Was noch fehlt, ist der Berechtigungsprozess. Aber auch dazu sind wir bereits im Gespräch, denn wir haben mit der Maklermandat-Norm 490 bereits einen Standard, der in diese Richtung geht.
easy Login und TGIC wollen ihre Authentifizierung auf andere Datennutzer ausweiten, sodass auch Banken oder Finanzberater eine easy-Login-Authentifizierung erhalten könnten. Das Problem ist eher der Endkunde: Bei durchschnittlich 5-6 Versicherern pro Kunde bräuchte man entsprechend viele Portalzugänge. Das macht kein Mensch!
Vielleicht ist der digitale Personalausweis eine Lösung, denn die junge Generation nutzt ihn bereits häufiger.

HP: Gibt es schon konkrete Pläne für die technische Umsetzung von FIDA?
MR: Es ist ein offenes Geheimnis: Die Versicherungswirtschaft leidet unter hohen Regulierungsaufwänden und ist somit von FIDA nicht besonders begeistert. Es ist aber wohl davon auszugehen, dass FIDA als Vorgabe kommen wird. Deshalb bereitet sich der BiPRO e.V. und die BiPRO-Community auf FIDA vor.
Es gibt auch regelmäßige Gespräche zwischen BiPRO, dem GDV und dem GDV-DL. Der GDV-DL mit der TGIC-Authentifizierung und BiPRO mit den Normen und dem BiPRO-Hub – da lassen sich Synergien für die Branche schaffen. Und BiPRO spricht natürlich auch mit anderen Stakeholdern der Branche, insbesondere den Vermittlerverbänden.
Noch besteht kein Zeitdruck, da FIDA noch nicht beschlossen ist. Aber die Vorgespräche laufen.
Die wahren Profiteure
HP: Ferber warnt vor Datentransfers nach Amerika.
MR: Das ist Schnee von gestern. Die EU-Kommission hat bereits vorgeschlagen, Gatekeeper auszuschließen – genauso wie im Digital Markets Act. Amazon und Co. werden nicht dabei sein. Diese Argumente sind damit überholt. Ich sehe eine größere Gefahr durch Akteure wie Check24, die großen Pools oder die großen Vertriebe. Das sind die Akteure, die eher von FIDA profitieren könnten und die der unabhängige Makler im Blick haben sollte.
HP: Wie wahrscheinlich ist es, dass FIDA kommt?
MR: FIDA wird wohl kommen. Kommissarin Albuquerque hat klar gesagt, dass FIDA für die nächsten fünf Jahre eins der wichtigsten Themen aus dem Finanzbereich ist. Es passt in unsere Zeit – wir müssen in der Digitalisierung besser werden.

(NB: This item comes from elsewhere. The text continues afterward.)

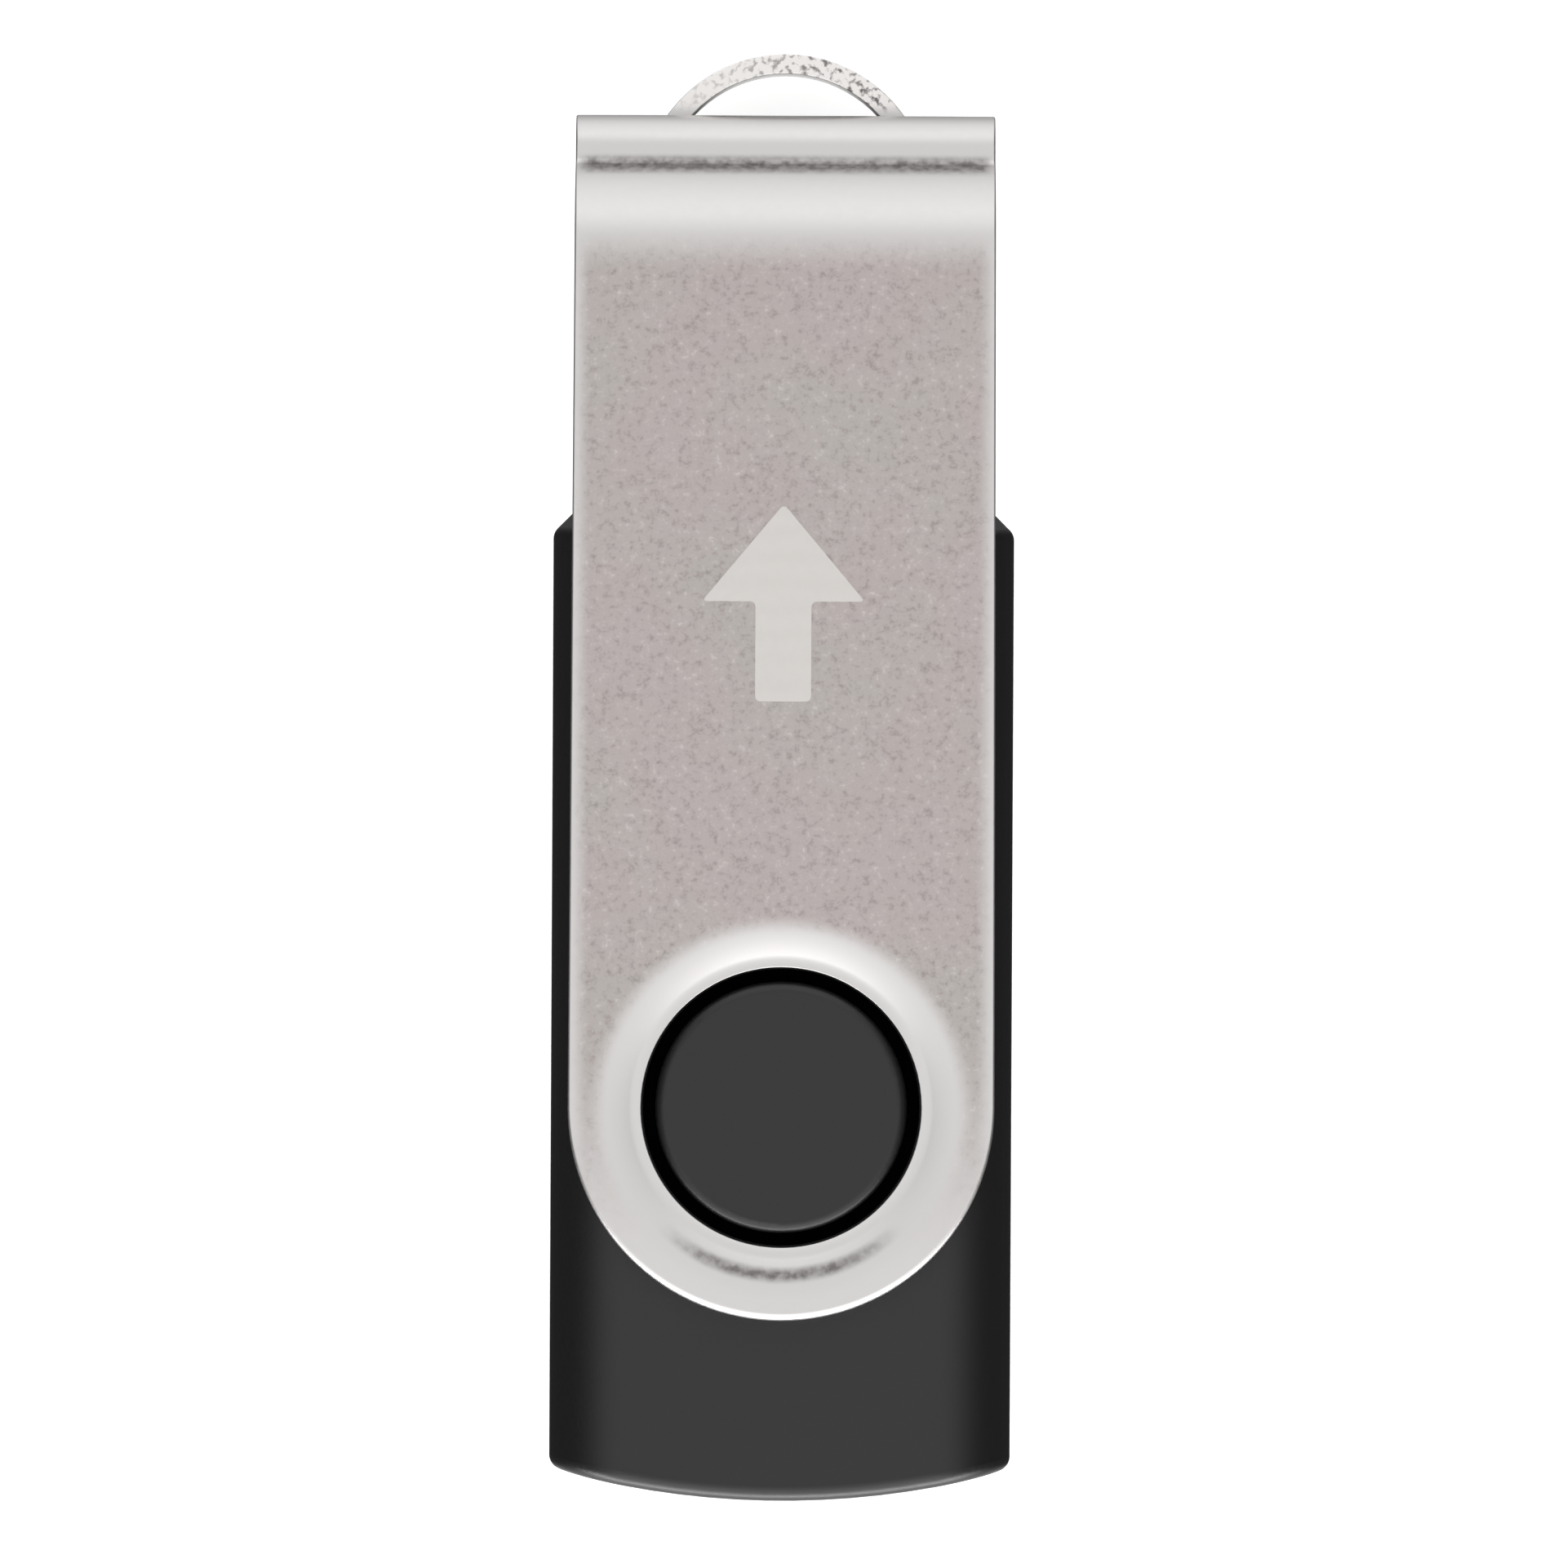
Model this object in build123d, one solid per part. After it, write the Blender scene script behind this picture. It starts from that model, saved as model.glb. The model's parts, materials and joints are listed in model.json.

Es ist ein falscher Eindruck, dass mehr Bürokratie auf uns zukommt. Das Gegenteil ist der Fall: Wir wollen weniger Bürokratie und weniger manuelle Arbeit, sondern alles digitalisieren. Es ist eine Regulierung, die die Digitalisierung antreibt.
HP: Zusammengefasst bedeutet FIDA für die Versicherer zwar einen zusätzlichen Aufwand, der jedoch durch die bereits getätigten BiPRO-Investitionen abgefedert wird. Und Makler müssen bei Auswahl des MVP-Herstellers darauf achten, ob dieser FIDA-ready ist oder wird.
MR: FIDA bietet dem Mittelstand eine Chance. Derzeit beobachten wir eine zunehmende Konzentration auf große Maklerhäuser oder Pools. FIDA kann eine Chance dafür sein, dass selbstständige, mittelständische Makler auch in Zukunft unabhängig agieren können.
Das ist für den gesamten Markt gut, denn wenn es nur noch große Oligopolisten gibt, wird es auch für Versicherer schwieriger. Unsere Marktvielfalt sollten wir erhalten.